OLEO was created in 2006 to provide oversight of the Sheriff’s Office, including ensuring that misconduct investigations are “thorough, objective, and timely.” Of the 130 misconduct cases from 2017 reviewed by OLEO, the oversight office found that 65 investigations needed additional work. That sends those investigations back to the Sheriff’s office for follow up work.

If the Sheriff’s Office refuses or fails to remedy an investigation to OLEO’s standards, the oversight office will refuse to certify the report. Of those 130 misconduct cases, OLEO refused to certify 13 of them. That means half of the sheriff’s misconduct investigations were done incompletely when they were submitted to OLEO’s review. The sheriff was able to fix the problems in most of those cases, but in 10 percent of them, they were never able to get a passing grade on their homework assignment.

OLEO said there was a number of reasons for not certifying those 13 cases, including insufficient efforts to find witnesses, to uses of force, failure to follow up on other possible allegations, failure to give written notice to the sheriff’s own employees, missing the deadline for imposing sanctions, and having a conflict of interest.

This isn't the first time OLEO has found sizable inconsistencies with the Sheriff Department's handling of misconduct complaints against its cops.

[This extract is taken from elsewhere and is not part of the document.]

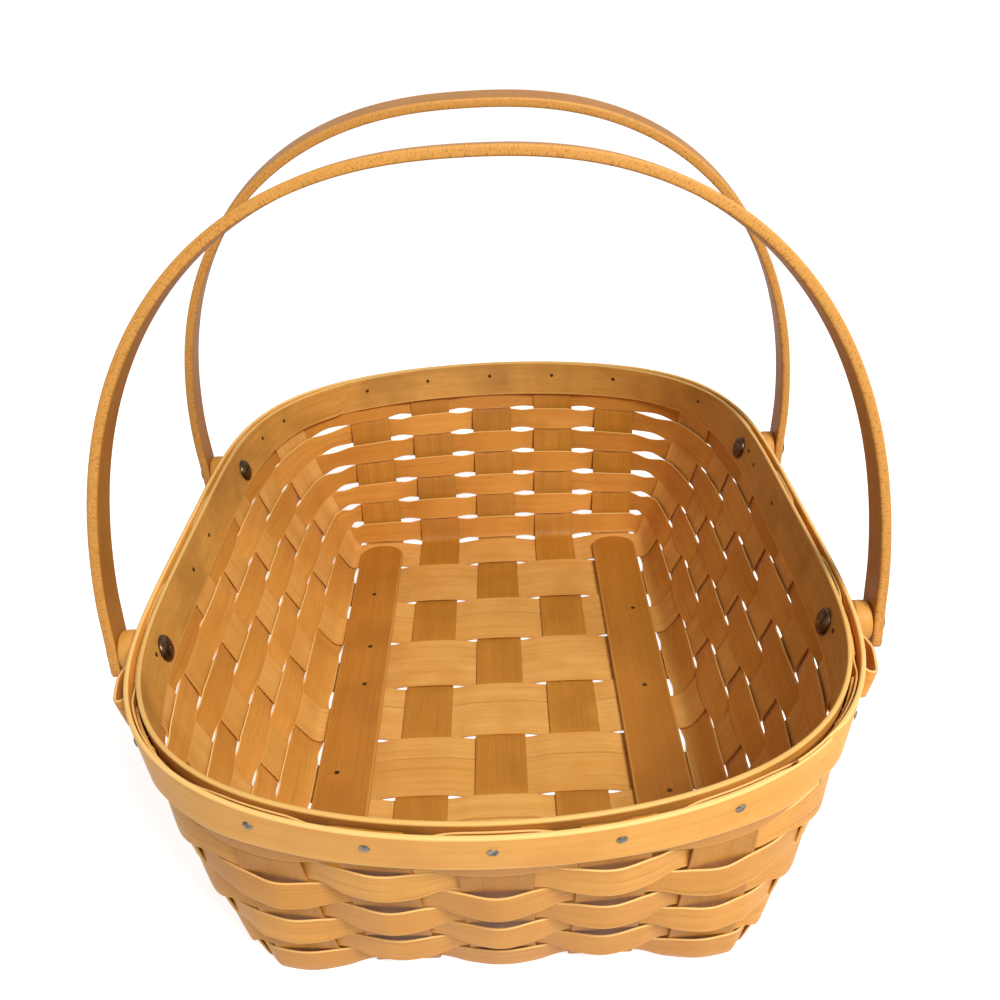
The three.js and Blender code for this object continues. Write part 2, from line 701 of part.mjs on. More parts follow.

A report released last month showed that officers in the department were systemically underreporting their uses of force, failing to follow the reporting protocol in 30 percent of the cases. That same report showed that the county incorrectly classified nearly half of all complaints as "unfounded," meaning an investigation found the event never occurred, when there was ample evidence that the event did take place.

OLEO was given the right to directly investigate cops in 2015 through a King County voter initiative, but that ability has been blocked by police unions through their collective bargaining agreements, according to Tuesday's OLEO report.